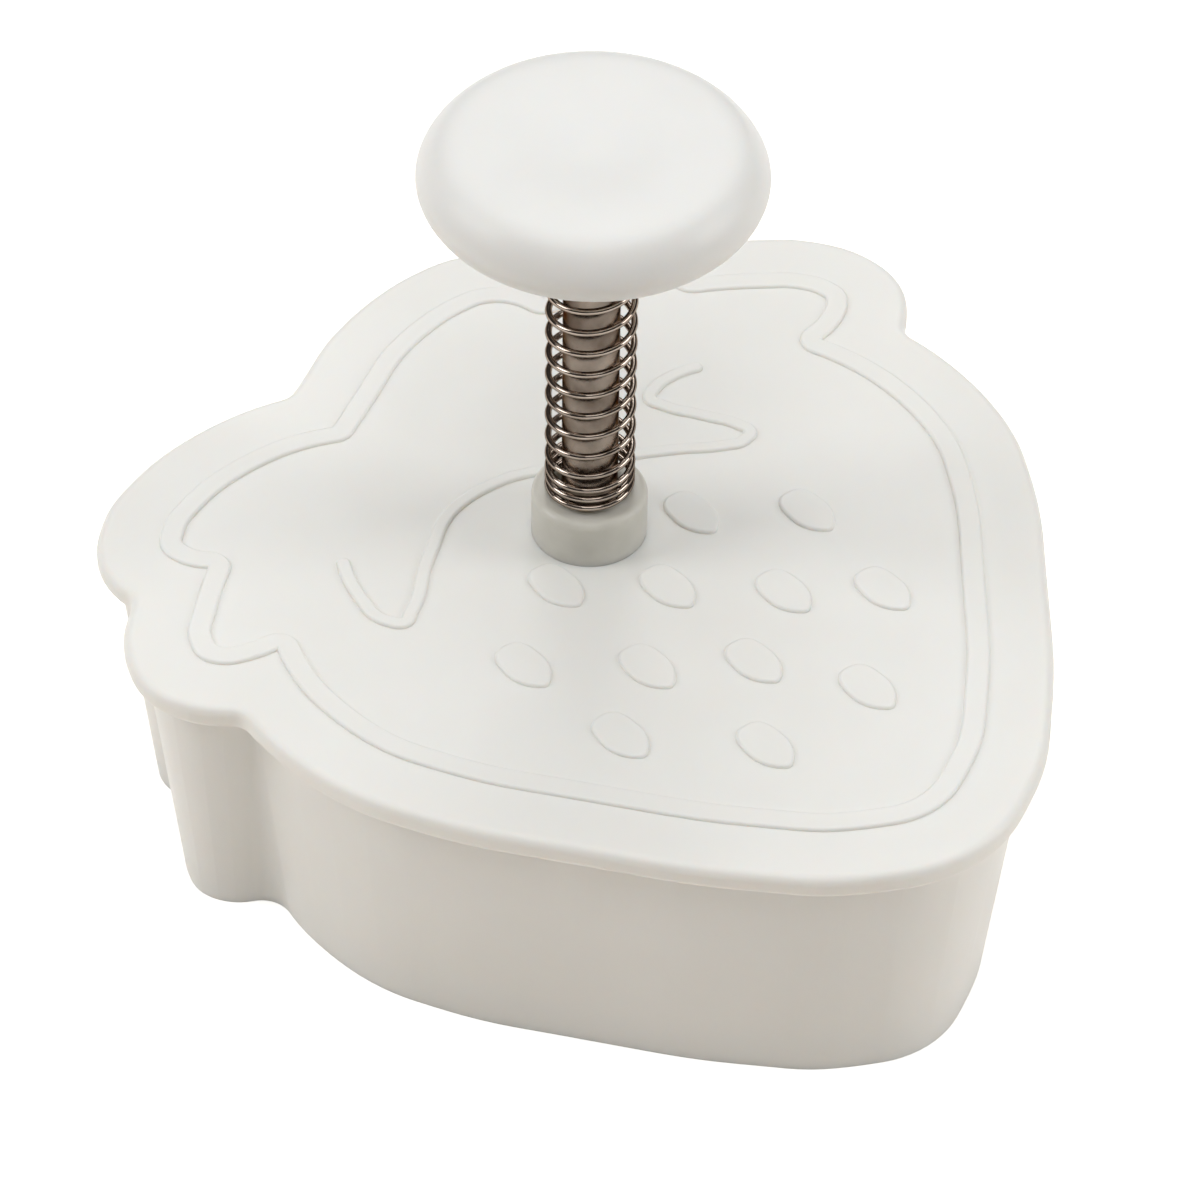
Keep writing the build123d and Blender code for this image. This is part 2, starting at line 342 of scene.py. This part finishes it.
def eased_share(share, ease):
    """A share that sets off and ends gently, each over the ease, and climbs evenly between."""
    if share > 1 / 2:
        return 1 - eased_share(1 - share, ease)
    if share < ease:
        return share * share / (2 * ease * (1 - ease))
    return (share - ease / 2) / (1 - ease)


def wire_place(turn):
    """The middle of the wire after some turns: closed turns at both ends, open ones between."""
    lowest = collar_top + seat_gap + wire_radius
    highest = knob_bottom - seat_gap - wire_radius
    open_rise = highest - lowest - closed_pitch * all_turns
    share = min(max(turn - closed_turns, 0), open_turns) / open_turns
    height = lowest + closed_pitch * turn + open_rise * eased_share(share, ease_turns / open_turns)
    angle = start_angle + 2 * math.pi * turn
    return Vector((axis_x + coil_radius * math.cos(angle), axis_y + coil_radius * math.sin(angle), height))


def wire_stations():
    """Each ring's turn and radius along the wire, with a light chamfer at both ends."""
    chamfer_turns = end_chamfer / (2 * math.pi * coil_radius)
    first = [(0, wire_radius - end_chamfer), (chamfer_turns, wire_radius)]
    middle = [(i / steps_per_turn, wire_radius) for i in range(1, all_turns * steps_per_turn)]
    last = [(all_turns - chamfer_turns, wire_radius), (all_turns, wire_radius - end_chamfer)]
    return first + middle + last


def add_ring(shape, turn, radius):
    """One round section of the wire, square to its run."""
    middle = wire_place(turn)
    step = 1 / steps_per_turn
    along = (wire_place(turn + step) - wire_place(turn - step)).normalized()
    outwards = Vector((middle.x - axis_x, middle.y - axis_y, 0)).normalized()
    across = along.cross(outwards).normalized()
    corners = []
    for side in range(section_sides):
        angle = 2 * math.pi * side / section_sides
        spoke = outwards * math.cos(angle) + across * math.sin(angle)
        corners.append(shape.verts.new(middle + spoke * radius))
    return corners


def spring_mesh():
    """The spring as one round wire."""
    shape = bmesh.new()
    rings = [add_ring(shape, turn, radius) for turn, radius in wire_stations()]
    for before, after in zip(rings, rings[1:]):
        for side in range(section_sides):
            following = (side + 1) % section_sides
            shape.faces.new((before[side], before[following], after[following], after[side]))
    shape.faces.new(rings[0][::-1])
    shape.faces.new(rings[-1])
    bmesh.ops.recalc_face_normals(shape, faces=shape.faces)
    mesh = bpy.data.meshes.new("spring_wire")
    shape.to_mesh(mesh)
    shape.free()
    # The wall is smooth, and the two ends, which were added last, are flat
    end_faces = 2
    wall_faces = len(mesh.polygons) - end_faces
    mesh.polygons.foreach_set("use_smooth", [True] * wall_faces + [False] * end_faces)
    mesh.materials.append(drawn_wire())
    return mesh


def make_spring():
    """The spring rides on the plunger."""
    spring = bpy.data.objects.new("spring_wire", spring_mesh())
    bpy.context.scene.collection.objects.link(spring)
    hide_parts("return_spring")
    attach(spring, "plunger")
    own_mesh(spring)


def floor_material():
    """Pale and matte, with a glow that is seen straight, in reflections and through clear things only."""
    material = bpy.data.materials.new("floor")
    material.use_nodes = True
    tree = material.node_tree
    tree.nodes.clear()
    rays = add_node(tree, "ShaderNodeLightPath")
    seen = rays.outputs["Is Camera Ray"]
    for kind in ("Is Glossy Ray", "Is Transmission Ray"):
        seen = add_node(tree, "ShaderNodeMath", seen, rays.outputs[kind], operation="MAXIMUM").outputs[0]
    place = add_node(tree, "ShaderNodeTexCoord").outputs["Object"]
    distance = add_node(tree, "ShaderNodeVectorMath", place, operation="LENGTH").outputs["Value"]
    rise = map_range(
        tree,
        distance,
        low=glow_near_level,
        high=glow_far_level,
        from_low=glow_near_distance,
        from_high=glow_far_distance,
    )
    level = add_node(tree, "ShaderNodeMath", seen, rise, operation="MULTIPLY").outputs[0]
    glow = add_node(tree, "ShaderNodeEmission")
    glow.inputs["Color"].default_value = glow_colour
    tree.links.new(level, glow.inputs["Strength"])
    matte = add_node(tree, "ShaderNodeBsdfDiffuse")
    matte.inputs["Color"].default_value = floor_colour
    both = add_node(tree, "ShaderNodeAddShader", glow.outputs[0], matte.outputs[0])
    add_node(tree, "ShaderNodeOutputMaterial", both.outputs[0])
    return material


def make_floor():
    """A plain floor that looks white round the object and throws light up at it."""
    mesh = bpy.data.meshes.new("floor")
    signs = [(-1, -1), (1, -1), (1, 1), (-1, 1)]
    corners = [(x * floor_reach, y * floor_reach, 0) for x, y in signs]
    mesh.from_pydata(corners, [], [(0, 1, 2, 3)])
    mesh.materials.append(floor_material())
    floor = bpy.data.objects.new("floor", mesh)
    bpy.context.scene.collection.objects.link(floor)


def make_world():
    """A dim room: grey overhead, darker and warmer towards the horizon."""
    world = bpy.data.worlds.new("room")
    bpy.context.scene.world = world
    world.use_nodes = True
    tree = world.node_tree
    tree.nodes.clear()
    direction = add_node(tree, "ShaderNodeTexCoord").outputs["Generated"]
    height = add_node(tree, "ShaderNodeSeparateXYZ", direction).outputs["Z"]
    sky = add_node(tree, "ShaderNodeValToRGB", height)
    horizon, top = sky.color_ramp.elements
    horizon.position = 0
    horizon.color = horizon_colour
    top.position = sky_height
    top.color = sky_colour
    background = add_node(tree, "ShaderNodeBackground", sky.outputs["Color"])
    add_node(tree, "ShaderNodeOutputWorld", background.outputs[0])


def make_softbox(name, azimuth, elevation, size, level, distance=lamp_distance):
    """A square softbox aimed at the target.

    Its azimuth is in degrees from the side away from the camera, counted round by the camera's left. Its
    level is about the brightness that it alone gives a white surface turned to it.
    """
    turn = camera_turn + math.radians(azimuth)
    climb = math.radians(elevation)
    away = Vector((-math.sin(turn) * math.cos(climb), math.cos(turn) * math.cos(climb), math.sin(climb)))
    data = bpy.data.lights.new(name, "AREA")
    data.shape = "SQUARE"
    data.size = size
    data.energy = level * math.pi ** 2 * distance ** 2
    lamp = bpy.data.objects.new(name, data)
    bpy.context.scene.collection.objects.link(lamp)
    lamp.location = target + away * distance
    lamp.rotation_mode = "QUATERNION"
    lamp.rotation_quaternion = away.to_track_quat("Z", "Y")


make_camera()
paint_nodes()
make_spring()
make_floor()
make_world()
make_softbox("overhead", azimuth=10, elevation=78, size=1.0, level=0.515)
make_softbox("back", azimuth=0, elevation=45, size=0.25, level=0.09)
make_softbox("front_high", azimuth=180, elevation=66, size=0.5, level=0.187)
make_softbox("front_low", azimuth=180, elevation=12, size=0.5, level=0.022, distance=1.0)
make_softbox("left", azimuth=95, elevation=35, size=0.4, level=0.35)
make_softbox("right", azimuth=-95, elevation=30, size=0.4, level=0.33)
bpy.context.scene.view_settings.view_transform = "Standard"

* * *

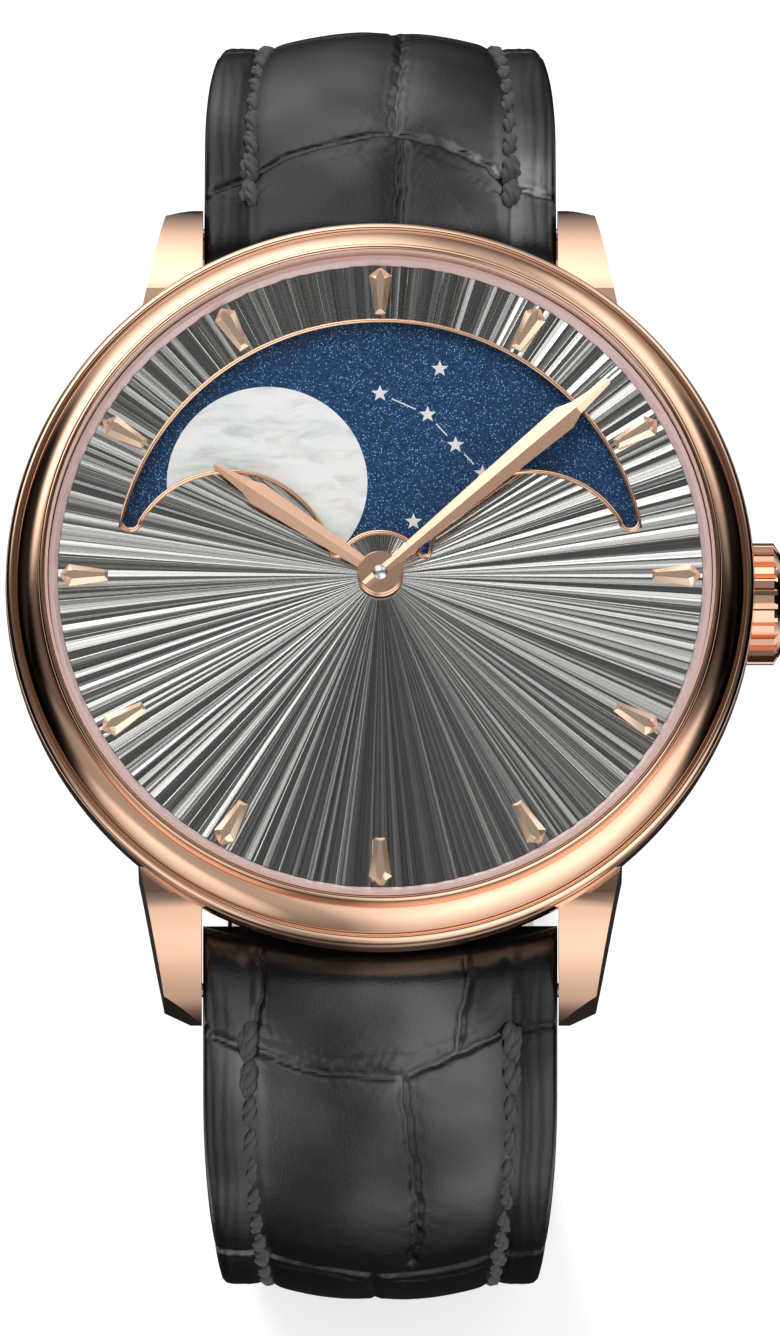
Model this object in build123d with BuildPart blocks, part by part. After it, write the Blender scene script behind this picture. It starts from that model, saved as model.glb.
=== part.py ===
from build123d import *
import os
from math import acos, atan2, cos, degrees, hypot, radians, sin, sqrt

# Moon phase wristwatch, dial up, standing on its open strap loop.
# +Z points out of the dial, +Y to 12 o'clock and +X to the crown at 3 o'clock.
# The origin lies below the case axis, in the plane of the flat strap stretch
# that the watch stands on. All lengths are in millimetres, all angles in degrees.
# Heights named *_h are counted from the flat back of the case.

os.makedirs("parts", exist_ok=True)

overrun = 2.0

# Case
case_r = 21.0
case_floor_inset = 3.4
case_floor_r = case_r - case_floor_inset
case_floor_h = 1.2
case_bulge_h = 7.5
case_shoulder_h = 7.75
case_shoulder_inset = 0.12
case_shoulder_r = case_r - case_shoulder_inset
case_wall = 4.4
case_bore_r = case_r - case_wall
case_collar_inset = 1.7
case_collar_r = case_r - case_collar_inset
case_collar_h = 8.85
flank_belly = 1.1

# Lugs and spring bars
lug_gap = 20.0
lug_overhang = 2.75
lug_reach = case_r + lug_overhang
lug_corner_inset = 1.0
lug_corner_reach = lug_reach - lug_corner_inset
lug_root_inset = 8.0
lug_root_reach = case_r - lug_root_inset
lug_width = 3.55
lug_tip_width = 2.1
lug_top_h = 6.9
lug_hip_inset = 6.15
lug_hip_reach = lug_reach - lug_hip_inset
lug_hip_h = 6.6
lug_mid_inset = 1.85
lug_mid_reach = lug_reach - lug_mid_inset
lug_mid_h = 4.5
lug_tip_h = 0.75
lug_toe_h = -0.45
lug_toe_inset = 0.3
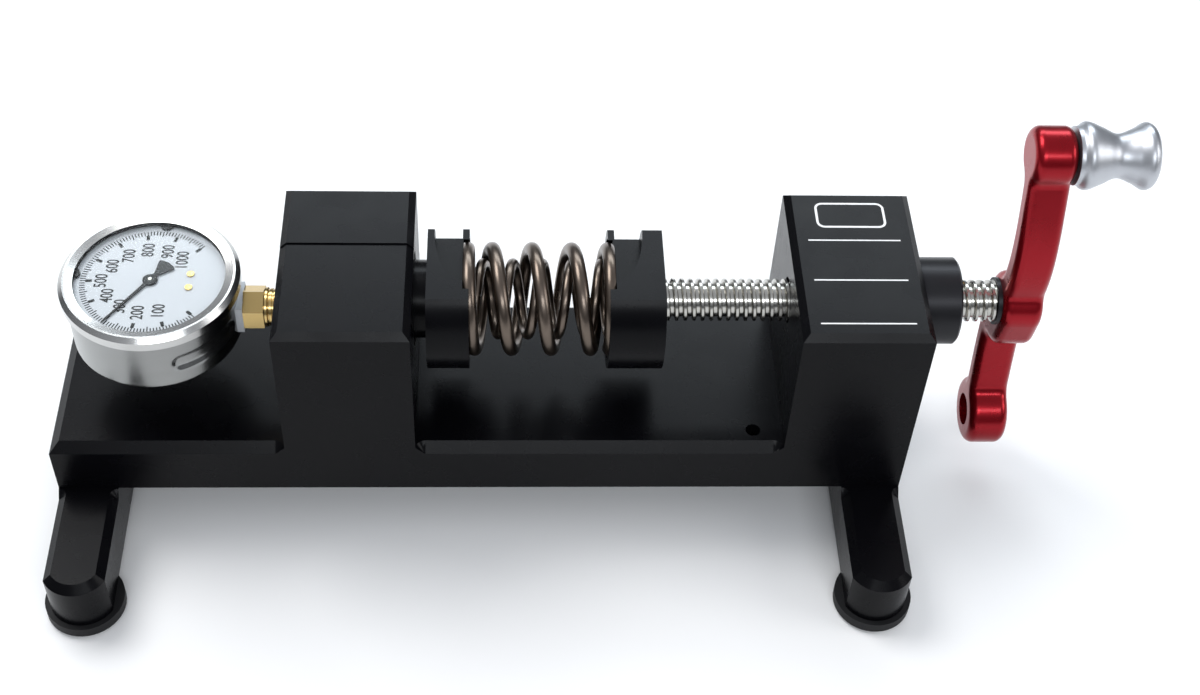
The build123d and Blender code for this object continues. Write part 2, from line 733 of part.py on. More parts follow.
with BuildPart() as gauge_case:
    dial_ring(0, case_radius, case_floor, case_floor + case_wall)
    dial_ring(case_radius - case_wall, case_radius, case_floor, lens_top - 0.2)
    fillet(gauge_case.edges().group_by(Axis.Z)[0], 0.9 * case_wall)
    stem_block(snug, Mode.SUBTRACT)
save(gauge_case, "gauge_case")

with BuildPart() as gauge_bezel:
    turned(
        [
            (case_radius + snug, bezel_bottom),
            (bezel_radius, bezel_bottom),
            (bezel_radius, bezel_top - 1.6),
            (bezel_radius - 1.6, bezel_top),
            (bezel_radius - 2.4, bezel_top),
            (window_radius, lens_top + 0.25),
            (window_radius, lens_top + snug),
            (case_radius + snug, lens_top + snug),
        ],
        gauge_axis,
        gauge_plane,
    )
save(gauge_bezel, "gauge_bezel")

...

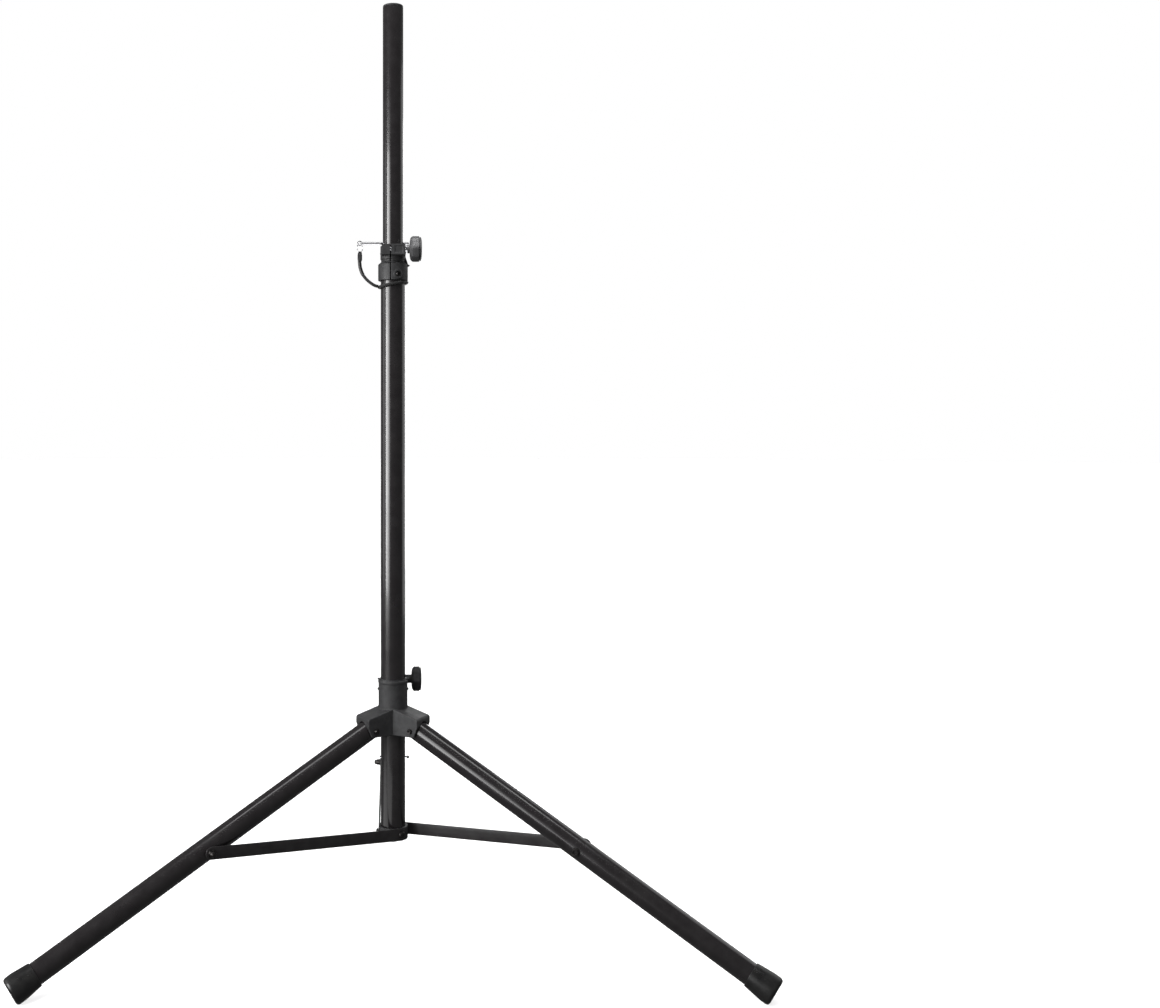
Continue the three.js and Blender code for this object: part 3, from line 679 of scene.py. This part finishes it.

EXERCISE INSTRUCTIONS => The first line to be transcribed is the one containing "Model this object", and the last is the one containing "from math import". Transcribe exactly those lines and nothing else.

RESPONSE TO THIS TASK =>
Model this object in build123d with BuildPart blocks, part by part. After it, write the Blender scene script behind this picture. It starts from that model, saved as model.glb.
=== part.py ===
from build123d import *
import os
from math import acos, atan2, cos, degrees, hypot, radians, sin, sqrt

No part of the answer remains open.